Traditionally, college football coaching staffs have a coach each for the offensive line and tight ends. The tackles, guards and centers learn under one while the tight ends have a coach of their very own. The University of New Mexico's football program has followed this model for decades.

Not any more.

First year head coach Mike Locksley has broken his offensive line duties down such that two coaches are tending to the Lobos' o-line. Both are young, up-and-coming coaches with bright futures. Both, not so coincidentally, have ties to the University of Florida - one of Locksley's former coaching stops - and deep ties to the spread offense Locksley brings to UNM.

While some may think there is a chance one coach will step on the other's toes when it comes to teaching technique or when explaining the subtleties of, say, installing a run play or pass-blocking footwork, according to both Cheston Blackshear and Mike Degory, at UNM that couldn't be further from the truth.

Blackshear is coaching the tackles and tight ends for UNM. Degory mentors the guards and center. Both played on the Gators' offensive line during their college careers.
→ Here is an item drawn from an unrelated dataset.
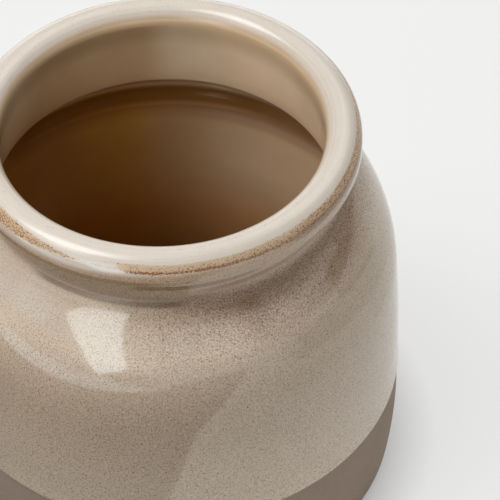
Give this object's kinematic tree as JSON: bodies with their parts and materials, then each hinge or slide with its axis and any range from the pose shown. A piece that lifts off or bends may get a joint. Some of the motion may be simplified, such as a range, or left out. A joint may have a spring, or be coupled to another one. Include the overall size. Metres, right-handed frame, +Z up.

Blackshear's a four-year letterman who manned one of Florida's guard spots from 1995-99, playing for a national championship in 1996 and earning second-team all-SEC honors his senior year. Degory was the starting center at Florida for four years, from 2001-05. He played in Locksley's offense for two years as a Gator while in the process of starting a school-record 50 games.

Offensive tackles/tight ends coach Cheston Blackshear


Both have either played for Locksley or served as graduate assistants for him or, in Degory's case, both. The duo brings a wealth of knowledge to the Lobos' offensive front.

So when Degory says that he and Blackshear come from the same school of thought when it comes to offensive line play, it's easy to believe.

"You can say it's unique," said Blackshear of the split duties on the offensive line. "But when I was playing college ball my last year I had the same situation, except our o-line coach worked with nothing but the tackles. I had a coach working with just the three of us inside and I thought that was a great way to teach the positions. I built a great relationship with him and he helped me out tremendously. Hopefully we can do the same thing here."

"We both come from the same school of thought when it comes to this offense," said Degory after Saturday's scrimmage. "Anywhere from drills to the finer points of what we do offensively. Chester and I have known each other a long time and been friends a long time. We know what to expect from each other and we know that in each of our (meeting) rooms we're saying the same things.

"Coach Blackshear is in there (during the scrimmage) coaching the guards just like I'm coaching the tackles at times. It all meshes together. The players have all got to be on the same page and so do we."

"There are times when I'm working with the special team's unit and coach Degory is working with all of the offensive linemen," said Blackshear. "There are places where some coaches wouldn't want anyone talking to another coach except them. Here, I know were all on the same page. Coach Degory is such a smart individual. They're in as good of hands as anybody when they're with him. I'm sure he feels the same way. We've both seen this offense develop from back where it was years ago to where it is now. There's been a lot of evolution in this offense and we've both been a part of it."

Both Blackshear and Degory have plenty of experience coaching and playing in the offense they're now teaching, but seem to have different very personalities when imparting their lessons - at least after three practices. Degory keeps his individual group in tight proximity and speaks to them in a conversational manner. Blackshear seems to prefer the more demonstrative approach.

"I'm passionate about playing offensive line," said Blackshear. "I'm passionate about the guys that I coach. I love those guys to death already. I think an offensive lineman is a unique individual. You don't get a lot of pats on the back and you don't get a lot of accolades. I try to do both. These guys know I'm demanding, but I like to have fun too. There are a lot of people that would think that I'm the quietest guy they know. But when I'm on the football field, I like to just let it loose out there."

Degory, while not having displayed it in the three practices open to the public, feels he's just as vocal. "Both of our personalities are very similar," said Degory. "We coach very similar. I get into the guys too and I know Cheston can be very calm at times. We mesh well.

"Besides, I seem to always loose my voice too," Degory kidded.

Unique to Degory's individual drills for the interior three lineman positions is a drill involving his guards and centers quickly hopping on one foot back and forth between two prone bags.

"That's a foot speed thing," said Degory. "Myself and one of my mentors in this business came up with it. It's a good way to kind of set the tempo of your individual period and also it's used to evaluate foot quickness."

As to the style of blocking the Lobos will implement this fall, UNM is switching to predominantly a zone-blocking scheme. It goes hand-in-hand with the new spread-style offense Locksley is installing.

"We're going to be able to move the football," said Degory. "All the stuff we did at Illinois is coming out here. There we were typically a zone-read team, but we're going to have to evaluate what we can do offensively and make the adjustments we need to."